[DATA LINES]

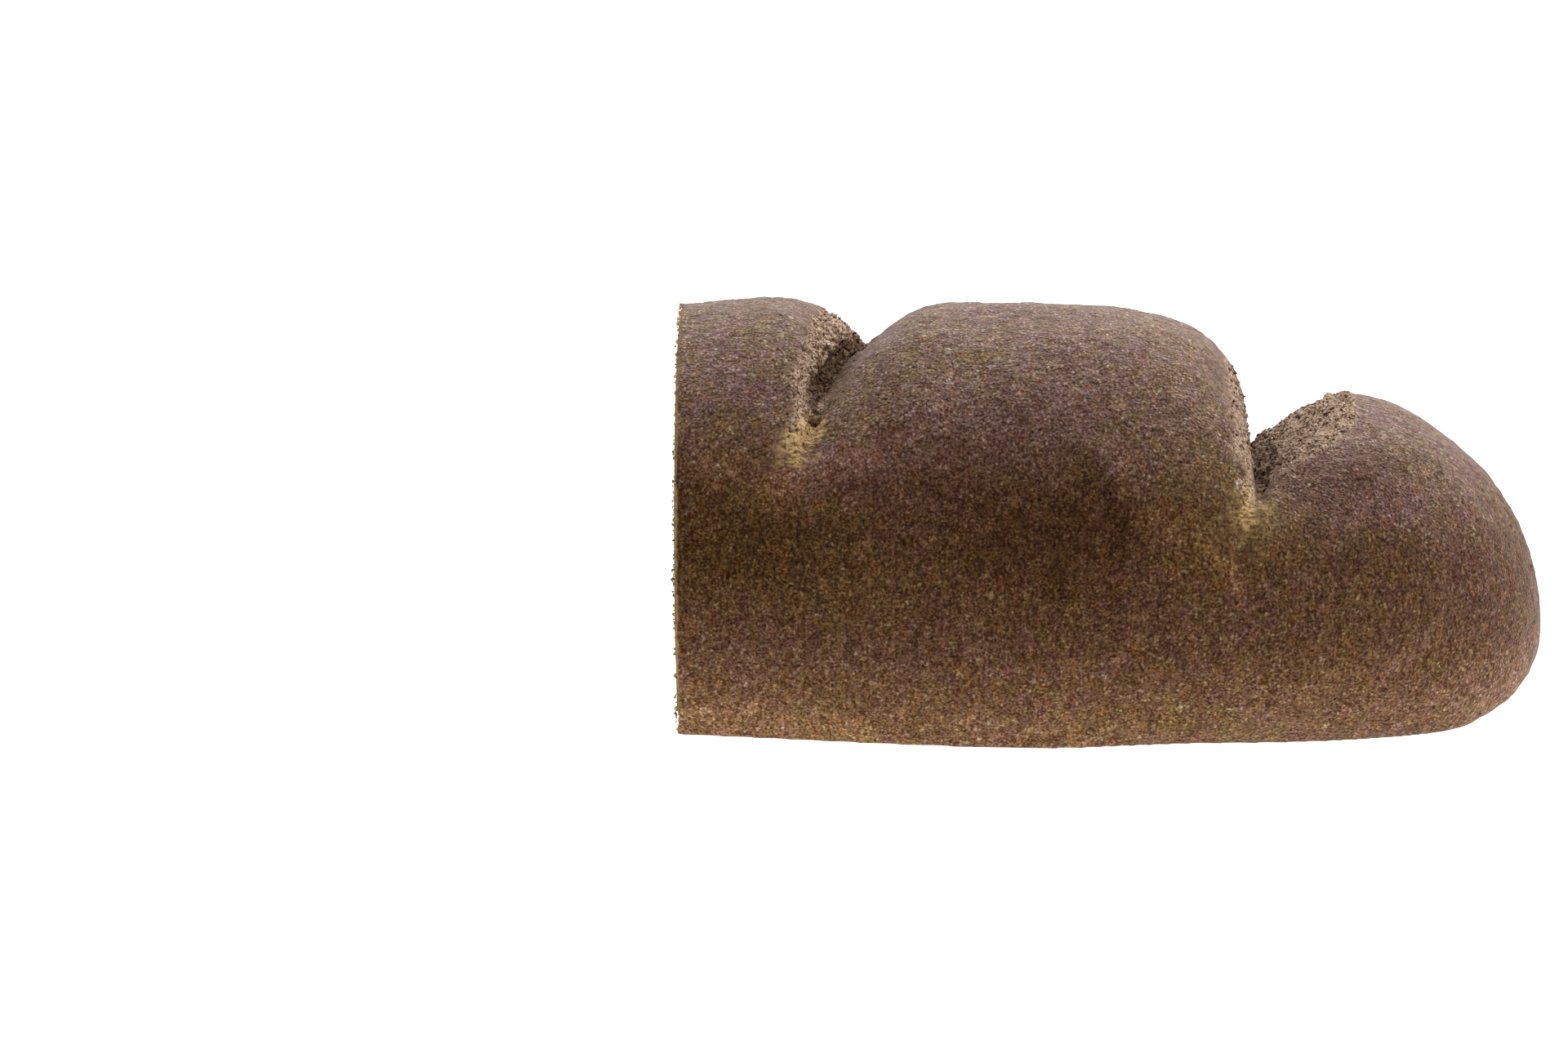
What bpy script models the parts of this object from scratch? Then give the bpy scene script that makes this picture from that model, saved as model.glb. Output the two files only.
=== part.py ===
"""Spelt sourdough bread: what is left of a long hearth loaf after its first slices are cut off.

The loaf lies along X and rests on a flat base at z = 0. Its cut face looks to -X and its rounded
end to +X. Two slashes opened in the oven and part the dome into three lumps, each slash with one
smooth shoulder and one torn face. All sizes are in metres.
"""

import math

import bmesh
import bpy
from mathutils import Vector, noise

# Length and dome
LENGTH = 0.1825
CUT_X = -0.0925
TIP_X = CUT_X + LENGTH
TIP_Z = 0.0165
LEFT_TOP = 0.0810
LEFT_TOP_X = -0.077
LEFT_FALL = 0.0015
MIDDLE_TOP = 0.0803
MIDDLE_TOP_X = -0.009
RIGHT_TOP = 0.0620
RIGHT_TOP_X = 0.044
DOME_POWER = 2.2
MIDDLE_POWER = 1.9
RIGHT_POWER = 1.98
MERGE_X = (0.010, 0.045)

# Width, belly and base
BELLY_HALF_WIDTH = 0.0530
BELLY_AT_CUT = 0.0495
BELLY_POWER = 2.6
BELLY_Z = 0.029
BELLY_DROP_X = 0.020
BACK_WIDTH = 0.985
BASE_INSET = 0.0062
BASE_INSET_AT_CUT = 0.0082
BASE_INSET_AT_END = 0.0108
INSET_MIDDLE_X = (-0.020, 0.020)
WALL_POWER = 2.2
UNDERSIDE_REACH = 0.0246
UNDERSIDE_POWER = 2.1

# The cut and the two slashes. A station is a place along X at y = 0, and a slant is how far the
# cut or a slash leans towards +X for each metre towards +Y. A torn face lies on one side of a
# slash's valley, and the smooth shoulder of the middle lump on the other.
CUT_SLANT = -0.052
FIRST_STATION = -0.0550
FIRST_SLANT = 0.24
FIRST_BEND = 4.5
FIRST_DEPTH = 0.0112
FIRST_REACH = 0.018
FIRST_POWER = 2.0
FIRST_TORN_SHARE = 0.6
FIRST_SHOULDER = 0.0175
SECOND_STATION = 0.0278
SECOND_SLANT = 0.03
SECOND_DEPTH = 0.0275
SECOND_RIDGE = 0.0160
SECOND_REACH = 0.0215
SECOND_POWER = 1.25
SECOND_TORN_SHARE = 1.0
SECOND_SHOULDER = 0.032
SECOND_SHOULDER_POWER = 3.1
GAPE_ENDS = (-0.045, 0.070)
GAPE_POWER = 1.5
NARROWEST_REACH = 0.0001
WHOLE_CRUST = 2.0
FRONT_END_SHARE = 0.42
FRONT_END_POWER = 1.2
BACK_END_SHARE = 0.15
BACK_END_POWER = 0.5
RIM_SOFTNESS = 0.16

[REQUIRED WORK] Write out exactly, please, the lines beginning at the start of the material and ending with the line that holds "are cut off.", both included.

[RESPONSE TO THIS EXERCISE]
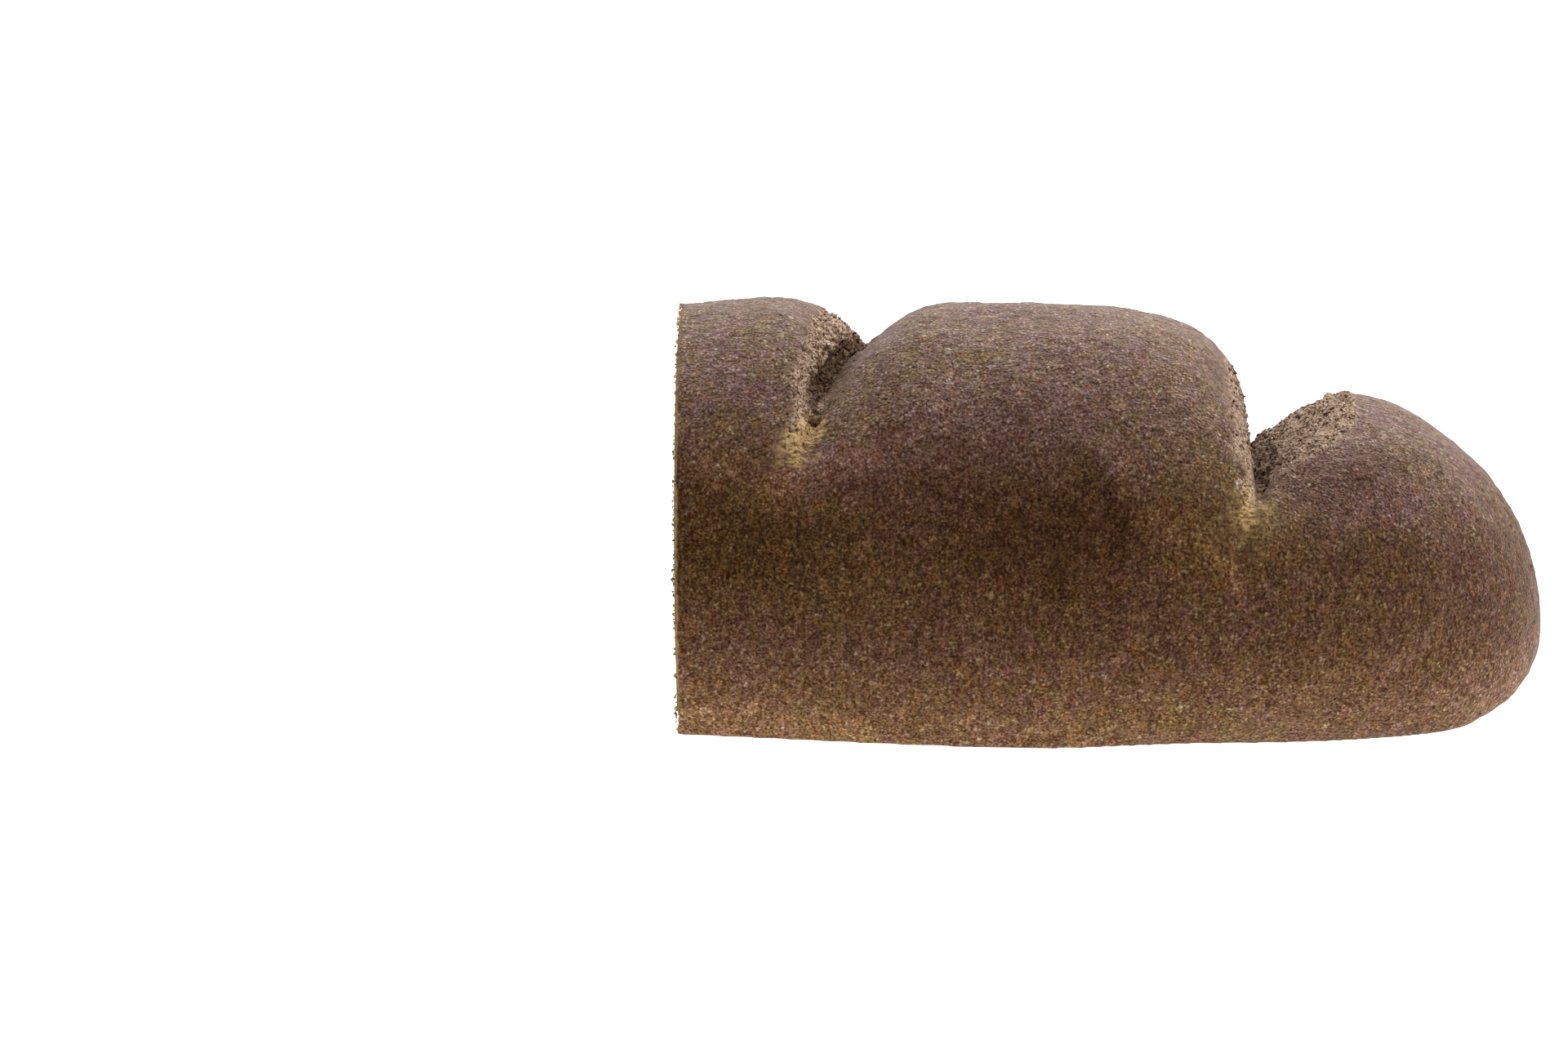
What bpy script models the parts of this object from scratch? Then give the bpy scene script that makes this picture from that model, saved as model.glb. Output the two files only.
=== part.py ===
"""Spelt sourdough bread: what is left of a long hearth loaf after its first slices are cut off.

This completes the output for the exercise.